What a story to tell! But there was one big problem. Unlike other archaeological sites in Colorado, such as Mesa Verde or Canyon of the Ancients, at Lindenmeier there was nothing to see. No dwellings, no structures, nothing that automatically announced that you were in a place where something had happened, where someone had been. The artifacts that had first revealed the story were in museums. On top of that, the need to protect the site from amateur excavators and looters meant that, even though we could show you where it was, we weren’t about to.
So we were left with the challenge of sharing a story we had first learned and understood through objects, without the objects. How do you do that? How do you tell a story with invisible objects?
In the end, we did something very smart. The basics were covered: an overlook/visitor’s center with interpretive panels and sculpted representations of the iconic artifacts, on-site interpreters with photos and reproductions to share during programs, and repeated encouragement to visit the museum to see the real artifacts. But we didn’t stop there. Instead of only focusing on the objects – on the things – we shifted the narrative to focus on the deeper story of the landscape and the roles it had played throughout history. The artifacts, even if they couldn’t be seen, were only introductory tools, vehicles to larger ideas and focal points for more abstract explorations of the connections between people and place. It didn’t matter than the artifacts weren’t there.
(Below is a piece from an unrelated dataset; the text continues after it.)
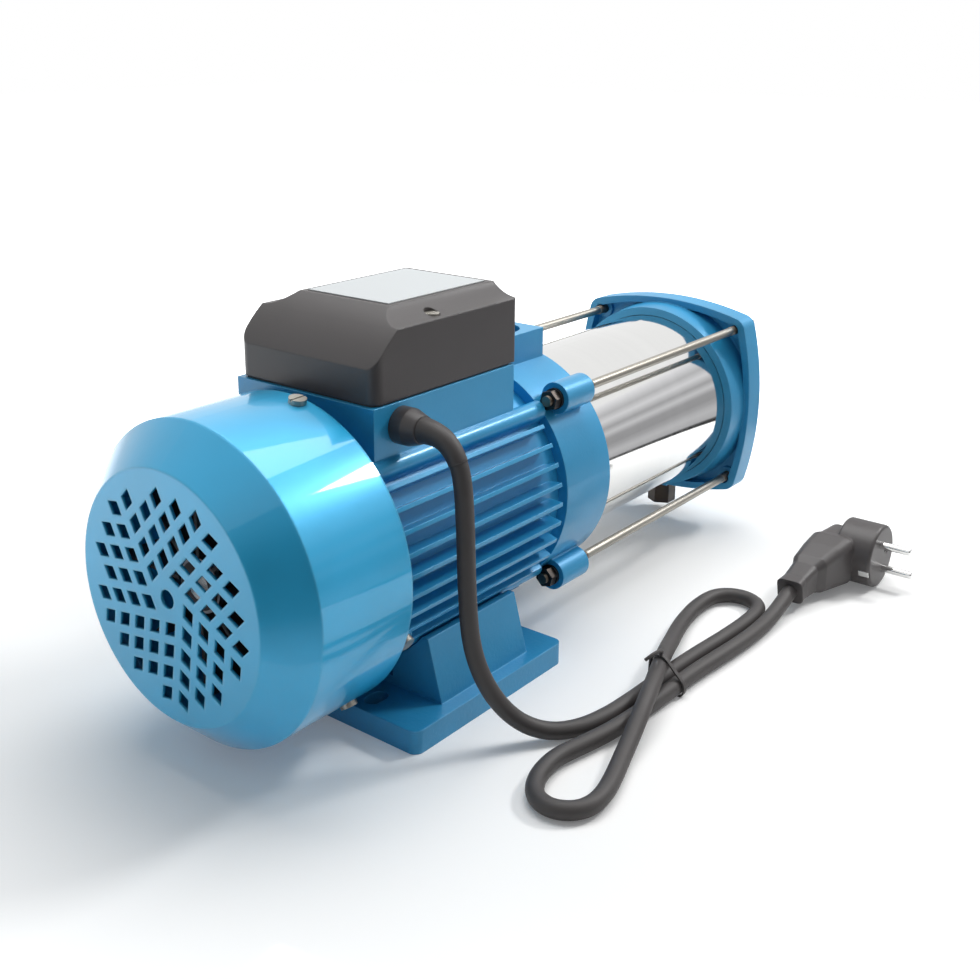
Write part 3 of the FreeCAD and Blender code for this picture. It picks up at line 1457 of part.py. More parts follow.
def make_plug_body():
    """Angled plug: round face towards -Y, square shouldered neck that runs back along the cord."""
    face = rod_y(plug_face_y, plug_face_y + plug_depth, plug_radius, plug_x, plug_z)
    rims = [edge for edge in face.Edges if edge.Curve.TypeId == "Part::GeomCircle"]
    face = face.makeFillet(plug_edge_radius, rims)
    entry = vector(*cord_route[-1])
    heading = entry - vector(*cord_route[-2])
    heading.normalize()
    sections = []
    for reach, half_width, half_height, side, rise in plug_neck:
        way = heading if reach == 0.0 else vector(1, 0, 0)
        sections.append(neck_outline(half_width, half_height, entry + vector(reach, side, rise), way))
    body = join([face, Part.makeLoft(sections, True, True)])
    tools = [plug_socket_rod(plug_face_y - overrun, plug_face_y + plug_socket_depth,
                             plug_socket_radius + slide_gap)]
    reach_z = plug_contact_half_width + plug_contact_gap
    for side in (-1.0, 1.0):
        x0 = plug_x + side * (plug_radius - plug_contact_thickness)
        x1 = plug_x + side * (plug_radius + overrun)
        tools.append(turned_in_plug(box(min(x0, x1), max(x0, x1), plug_face_y - overrun,
                                        plug_face_y + plug_contact_length, plug_z - reach_z,
                                        plug_z + reach_z)))
        tools.append(plug_pin_rod(plug_face_y - overrun, plug_face_y + plug_pin_root,
                                  plug_pin_radius + slide_gap, side))
    return cut_all(body, tools)


def make_plug_pins():
    pins = []
    for side in (-1.0, 1.0):
        pin = plug_pin_rod(plug_face_y - plug_pin_length, plug_face_y + plug_pin_root,
                           plug_pin_radius, side)
        tip = [edge for edge in pin.Edges if edge.Curve.TypeId == "Part::GeomCircle"
               and edge.CenterOfMass.y < plug_face_y]
        pins.append(pin.makeFillet(plug_pin_radius * 0.5, tip))
    return pins


def make_plug_contacts():
    """The two side springs, and the sleeve in the face that takes an earth pin."""
    contacts = []
    for side in (-1.0, 1.0):
        inner = plug_x + side * (plug_radius - plug_contact_thickness)
        outer = plug_x + side * (plug_radius - plug_contact_gap)
        contacts.append(turned_in_plug(box(min(inner, outer), max(inner, outer),
                                           plug_face_y + plug_contact_inset,
                                           plug_face_y + plug_contact_length,
                                           plug_z - plug_contact_half_width,
                                           plug_z + plug_contact_half_width)))
    sleeve = plug_socket_rod(plug_face_y + plug_socket_inset, plug_face_y + plug_socket_depth,
                             plug_socket_radius)
    hollow = plug_socket_rod(plug_face_y, plug_face_y + plug_socket_depth - plug_socket_wall,
                             plug_socket_radius - plug_socket_wall)
    contacts.append(sleeve.cut(hollow))
    return contacts


def cord_crossings(x):
    """Where the cord's three runs pass a plane across X, as (y, z) read off the route."""
    spots = []
    for (x0, y0, z0), (x1, y1, z1) in zip(cord_route[:-1], cord_route[1:]):
        if min(x0, x1) <= x < max(x0, x1) and max(z0, z1) < bundle_height:
            share = (x - x0) / (x1 - x0)
            spots.append((y0 + share * (y1 - y0), z0 + share * (z1 - z0)))
    return spots


def hull(points):
    """Convex outline of points in a plane, counterclockwise."""
    ordered = sorted(points)
    outline = []
    for sweep in (ordered, ordered[::-1]):
        part = []
        for point in sweep:
            while len(part) > 1 and ((part[-1][0] - part[-2][0]) * (point[1] - part[-2][1])
                                     - (part[-1][1] - part[-2][1]) * (point[0] - part[-2][0])) <= 0.0:
                part.pop()
            part.append(point)
        outline += part[:-1]
    return outline


def make_cord_tie():
    """A twist tie: a flat band round the three runs, with its twisted ends standing off."""
    spots = cord_crossings(tie_x)
    rings = []
    for reach in (cord_radius + tie_slack, cord_radius + tie_slack + tie_band):
        cloud = []
        for y, z in spots:
            for i in range(24):
                t = math.radians(15.0 * i)
                cloud.append((y + reach * math.cos(t), z + reach * math.sin(t)))
        corners = [vector(tie_x - tie_width / 2.0, y, z) for y, z in hull(cloud)]
        rings.append(prism(corners, vector(tie_width, 0, 0)))
    band = rings[1].cut(rings[0])
    top_y, top_z = max(spots, key=lambda spot: spot[1])
    root = vector(tie_x, top_y, top_z + cord_radius + tie_slack + tie_band)
    crown = root + vector(-tie_tail_crown, -tie_tail_bow, tie_tail_rise)
    end = root + vector(-tie_tail_reach, 0.0, tie_tail_end_rise)
    curl = Part.Arc(root, crown, end)
    section = Part.Wire(Part.makeCircle(tie_band, root, curl.toShape().tangentAt(0.0)))
    tail = Part.Wire([curl.toShape()]).makePipeShell([section], True, False)
    return join([band, tail])


def main():
    save("fan_cowl", make_fan_cowl())
    save("cowl_screws", make_cowl_screws())
    save("rear_end_shield", make_rear_end_shield())
    save("motor_tie_bolts", make_motor_tie_bolts())
    save("motor_housing", make_motor_housing())
    save("earth_screw", make_earth_screw())
    save("foot", make_foot())
    save("foot_screws", make_foot_screws())
    save("stator_core", make_stator_core())
    save("stator_windings", make_stator_windings())
    save("pump_bracket", make_pump_bracket())
    save("priming_plug", make_priming_plug())
    save("tie_rods", make_tie_rods())
    washers, nuts = make_tie_rod_hardware()
    save("tie_rod_washers", washers)
    save("tie_rod_nuts", nuts)
    save("steel_sleeve", make_sleeve())
    save("sleeve_gaskets", make_sleeve_gaskets())
    save("suction_body", make_suction_body())
    save("drain_plug", make_drain_plug())
    for number in range(stage_count):
        save("diffuser_%d" % (number + 1), make_diffuser(number))
        save("impeller_%d" % (number + 1), make_impeller(number))
    save("impeller_spacers", make_impeller_spacers())
    save("impeller_nut", make_impeller_nut())
    save("shaft", make_shaft())
    save("rotor_core", make_rotor_core())
    save("seal_seat", make_seal_seat())
    save("seal_head", make_seal_head())
    save("water_slinger", make_water_slinger())
    save("cooling_fan", make_cooling_fan())
    save("fan_clip", make_fan_clip())
    save("wave_washer", make_wave_washer())
    bearings = (
        ("rear", rear_bearing_rear, rear_bearing_width, rear_bearing_radius, rear_bearing_bore,
         rear_ball_radius),
        ("front", front_bearing_rear, front_bearing_width, front_bearing_radius, front_bearing_bore,
         front_ball_radius),
    )
    for name, rear, width, radius, bore, ball in bearings:
        outer, inner, pitch, centre = bearing_races(rear, width, radius, bore, ball)
        save(name + "_bearing_outer", outer)
        save(name + "_bearing_inner", inner)
        save(name + "_bearing_balls", ball_set(pitch, centre, ball))
    save("terminal_cover", make_terminal_cover())
    save("terminal_gasket", make_terminal_gasket())
    save("terminal_cover_screws", make_cover_screws())
    save("rating_plate", make_rating_plate())
    save("capacitor", make_capacitor())
    save("terminal_block", make_terminal_block())
    save("terminal_screws", make_terminal_screws())
    save("cable_gland", make_cable_gland())
    save("gland_nut", make_gland_nut())
    save("power_cord", make_power_cord())
    save("plug_body", make_plug_body())
    save("plug_pins", make_plug_pins())
    save("plug_earth_contacts", make_plug_contacts())
    save("cord_tie", make_cord_tie())


main()
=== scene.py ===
# %% [markdown]
# # A multistage pump, dressed for the camera
# The solids of this pump come from its CAD model. Each one is a separate piece with its true size, and
# Blender keeps them where they are. What is left to do here is the looks: paint, cast skin, polished
# steel, moulded plastic, and the cord that lies on the floor.
# All lengths are in metres. X runs along the shaft, Z is up, and the cord leaves on the -Y side.

# %% Load the frame
import json
import math
import bpy
import bmesh
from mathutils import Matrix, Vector


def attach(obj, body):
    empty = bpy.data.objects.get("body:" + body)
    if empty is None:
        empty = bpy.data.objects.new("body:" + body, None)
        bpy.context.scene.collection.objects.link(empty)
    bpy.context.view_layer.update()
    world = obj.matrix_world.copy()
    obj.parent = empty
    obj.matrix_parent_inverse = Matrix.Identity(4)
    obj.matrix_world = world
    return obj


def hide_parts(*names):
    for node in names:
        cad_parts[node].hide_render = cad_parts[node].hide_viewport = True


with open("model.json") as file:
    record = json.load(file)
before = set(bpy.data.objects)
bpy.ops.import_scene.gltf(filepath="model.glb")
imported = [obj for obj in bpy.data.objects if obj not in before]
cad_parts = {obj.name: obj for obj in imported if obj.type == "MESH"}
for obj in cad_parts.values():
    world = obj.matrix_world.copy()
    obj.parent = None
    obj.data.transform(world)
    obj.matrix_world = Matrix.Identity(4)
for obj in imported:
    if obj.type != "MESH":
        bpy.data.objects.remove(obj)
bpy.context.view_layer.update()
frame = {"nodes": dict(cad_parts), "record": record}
nodes = frame["nodes"]

# %% [markdown]
# ## The camera
# The photograph was taken from behind the fan, a little above the pump. The place and the lens were
# found by fitting the cowl's circles, the tie rods and the foot. The picture is a square crop, so its
# middle isn't the lens's middle, and a small shift puts that right.

# %% Camera
camera = bpy.data.objects.new("camera", bpy.data.cameras.new("camera"))
bpy.context.scene.collection.objects.link(camera)
camera.location = (-0.46104, -0.42412, 0.33669)
looking = Vector((0.74123, 0.61033, -0.27949))
camera.rotation_euler = looking.to_track_quat("-Z", "Y").to_euler()
camera.data.sensor_width = 36.0
camera.data.lens = 45.77
camera.data.shift_x = 0.0432
camera.data.shift_y = -0.0974
camera.data.clip_start = 0.01
camera.data.clip_end = 40.0
bpy.context.scene.camera = camera
print("camera at", tuple(round(c, 3) for c in camera.location))

# %% [markdown]
# ## The mains cord
# A mains cord is a limp tube of one thickness, so a curve with a round bevel is the natural way to make
# it. The control points are the route that the real cord takes: out of the gland, down the motor's side,
# and into a bundle of three runs on the floor. A smooth spline through such a frame of points bends like
# rubber, where straight runs with arcs would look like wire. Each point carries the cord's radius, and
# the bevel's depth multiplies it by one. The curve's box counts a point's radius, so this keeps it true.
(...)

The story of what they represented was.
And it worked. I remember leading a tour on the opening weekend of the park and telling the story of Soapstone and Lindenmeier with nothing in my hands. Nothing for visitors to look at except the vista in front of them. And while I described certain objects – an ocher bead, a fluted projectile point – they weren’t the main focus. They were only entries, tools to whet the visitors’ imaginations before we dove into 12,000+ years of history that still felt tangible when immersed in landscape surrounding us.
I was reminded of Soapstone and Lindenmeier recently as I listed to the British Museum’s podcast series Germany: Memories of a Nation. Based on an exhibit of the same name, the series examined the past 600 years of German history using objects, art, landmarks, and literature. In exhibit form, organizing narratives around objects makes perfect sense. But in a podcast? How do you incorporate the objects when you can’t see them? What role do the objects play, and how do they assist in their narrative inclusion rather than hinder in their visual absence?
I think the (excellent) series does a very good job of focusing stories with objects. Every episode begins with a “thing” - a painting, a sculpture, a sausage - as an introduction to a larger idea. A description of that object sets the stage and then the scope grows. But, throughout the story, the narrative returns to the object. The objects become anchors, keeping the story from drowning in too much history, too much information. Instead the listener has beautiful vignettes, glimpses into history through which the objects are the windows. Suitable, then, that the objects are invisible, isn’t it?
My favorite example of how the series does this is from the final episode - “Reichstag.” At the very end, as narrator and British Museum Director Neil MacGregor works to summarize modern Germany’s relationship with its history, a framed picture frames a much larger idea of nation and identity.
As one of the central arguments of the series has been that German history, unlike other European countries, looks forward, it may seem perverse to end it with this image in front of me now, of a young woman looking back. In 1977, the artist Gerhard Richter took a photograph of his daughter Betty looking over her shoulder at one of his paintings hanging on the wall behind her. An imprecise grey rendering in paint of an old press photograph. 11 years later, in 1988, he transformed his photograph of Betty into a painting, and that painting later became the subject of this lithograph of a young girl with blonde hair wearing a bright red and white jacket - or is it a dressing gown? - looking over her shoulder, away from us. In the very process of its making, this lithograph is a complex meditation on events and on their recording.
And it would not, I think, be doing violence to Richter’s art to read it as a metaphor for Germany’s subtle, shifting, obsessional engagement with its own past. Richter and his daughter embody much of that past. Brought up near what is now the Polish border, Richter’s childhood was lived under the Nazis and disrupted by the war. He fled the East just months before the Berlin Wall was erected in 1961. In the lithograph, Betty turns away from her father. She was brought up in West Germany, part of a generation that grew up in a country committed to excavating its shameful past, publishing and, where possible, punishing the crimes of her parents’ and her grandparents’ generation. Betty inhabits a space that’s still animated by her father’s works, although his painting is no longer clearly visible on the grey wall behind her. Just as all Germans still live in the presence, growing fainter but none the less compelling, of the deeds of previous generations. What Betty makes of her father and his generation we can’t tell. But in a moment this young woman will turn and face us and the future.
As listeners we never see the painting, but we don’t need to. Its description, plus our imagination, lets us see the object and then see past it.
Do you have any experience telling stories with invisible objects? Where have you seen it done well? How necessary do you think objects are for good museum stories - invisible or not?
P.S. I haven’t listened yet, but the British Museum also did a podcast series of A History of the World in 100 Objects. If it’s anything like Germany: Memories of Nation, it should be excellent.